**Kinetic Theory **

**1.
**__Nonlinear
approximation theory for kinetic equations:__

Numerical
resolution methods for the Boltzmann equation plays a very important role in
the practical a theoretical study of the theory of rarefied gas. The main difficulty
in the approximation of the Boltzmann equation is due to the multidimensional
structure of the Boltzmann collision operator. The major problem with
deterministic numerical methods using to solve Boltzmann equation is that we
have to truncate the domain or to impose nonphysical conditions to keep the
supports of the solutions in the velocity space uniformly compact.

For the
last two decades, the nonlinear approximation theory, has become one of the
most important theories in scientific computing. The theory for elliptic
equations has been fully developed. In [14], [15], [16], I have tried to make
the connection between nonlinear approximation theory and kinetic theory.

Our
nonlinear wavelet approximation is nontruncated and based on an adaptive
spectral method associated with a new wavelet filtering technique and a new
formulation of the equation. The approximation is proved to converge and
preserve many properties of the homogeneous Boltzmann equation. The nonlinear
approximation solves the equation without having to impose non-physics
conditions on the equation. The reason that some physical properties of the
Boltzmann equation could not be preserved through classical Discrete Velocity
Models is the convolution structure is destroyed.
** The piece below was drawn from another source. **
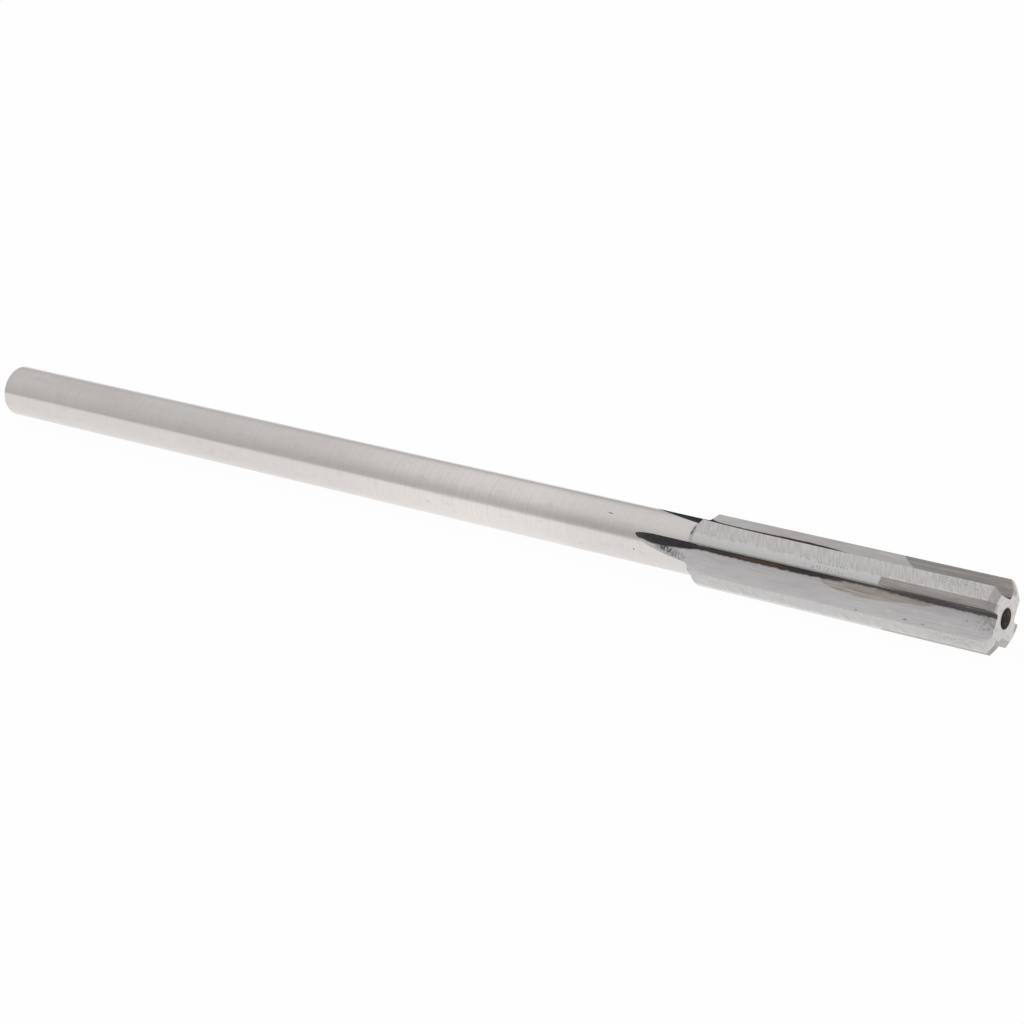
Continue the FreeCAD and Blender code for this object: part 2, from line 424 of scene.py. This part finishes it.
def groundLandSteel():
    # cylindrically ground margin with a coarser relief-ground heel behind it, marks 0.3 mm apart
    material, tree, shader = newMetal("ground_land_steel", "#CFCDCC", 0.3)
    at = toolCoordinates(tree)
    slant = both(tree, at["x"], both(tree, at["arc"], -0.5), "ADD")
    slanted = addNode(tree, "CombineXYZ", {0: slant, 1: at["arc"], 2: at["radius"]})
    marks = grain(tree, slanted, (0.22, 1.8, 5.0), 2.0)
    fine = grain(tree, at["wrapped"], (0.2, 4.0, 5.0), 3.0, 5.0)
    jag = grain(tree, slanted, (0.7, 6.0, 5.0), 3.0, 2.0)
    edge = addNode(tree, "MapRange", {0: jag, 1: 0.3, 2: 0.7, 3: 72.0, 4: 79.0})
    heel = addNode(tree, "MapRange", {0: both(tree, edge, at["localDeg"], "SUBTRACT"), 1: -0.8, 2: 0.8})
    margin = blend(tree, fine, "#D0CFCF", "#DAD9D9")
    relief = blend(tree, addNode(tree, "MapRange", {0: marks, 1: 0.38, 2: 0.62}), "#C3C1C0", "#D4D2D0")
    tone = blend(tree, heel, margin, relief)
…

One of the reasons making
Fourier basis not an ideal choice for spectral approximations is that it could
not preserve the structure of the collision operator, for example the ”coercivity” property of the ”gain” part of the
collision operator, which is due to the non-positivity of the projection of a
positive function onto its Fourier components as well as the effect of the
Gibbs phenomenon. With suitable wavelet basis, my approach preserves the
structure of the equation. The theory also gives a unified point of view for
the two available methods, Fourier Spectral Methods and Discrete Velocity
Models: these strategies could be considered as special cases of our method in
the sense that our approximation could produce spectral methods as well as
discrete velocity models by using different wavelet basis; moreover, they are
nonlinear and adaptive.

Inspired
by the above idea we also propose in the paper [18] a new strategy to design
structure preserving schemes for the Kolmogorov equation. We also present an
analysis for the operator splitting technique for the self-similar method and
numerical results for the described scheme. Numerically, the self-similarity
technique has a major benefit, in that, for long time simulation one need not
choose a large domain, since the solution maintains compact support for a well-chosen
initial domain. Additionally, the time scaling allows for fast time marching
and so simulations are more computationally efficient and less reliant on
artificial boundary conditions.

**2.
**__Weak
coercivity inequality__

The trend
to the equilibrium for kinetic equations was first systematically studied by L.
Desvillettes and C. Villani. The coercivity from the
damping or the collision is often degenerate and it is not trivial to see how
the whole dynamics dissipates and to establish the rate of convergence to the
equilibrium.

Inspired
by Control Theory, in the paper [13], I have introduced an observability
inequality or a weak coercive inequality to show the decay rate to the
equilibrium. My results then improve the previous ones for the Goldstein-Taylor
equation and related models as well as the linearized Boltzmann equation. In
particular, previous results for the Goldstein-Taylor equation assert only some
polynomial decay rates while my paper proves the exponential decay without
assuming too much on the cross-section. The technique is constructive, since
the constants in the decay rates could be obtained explicitly.

**3.
**__A
non-gradient Fokker-Planck equation in Computational Neuroscience__

In collaboration
with Jose-Antonio Carrillo and Simona Mancini [17], we have proven of the
exponential rate of convergence of the solution of a Fokker-Planck equation,
with a drift term not being the gradient of a potential function and endowed by
Robin type boundary conditions. This kind of problem arises, for example, in
the study of interacting neurons populations. Previous studies have numerically
shown that, after a small period of time, the solution of the evolution problem
exponentially converges to the stable state of the equation.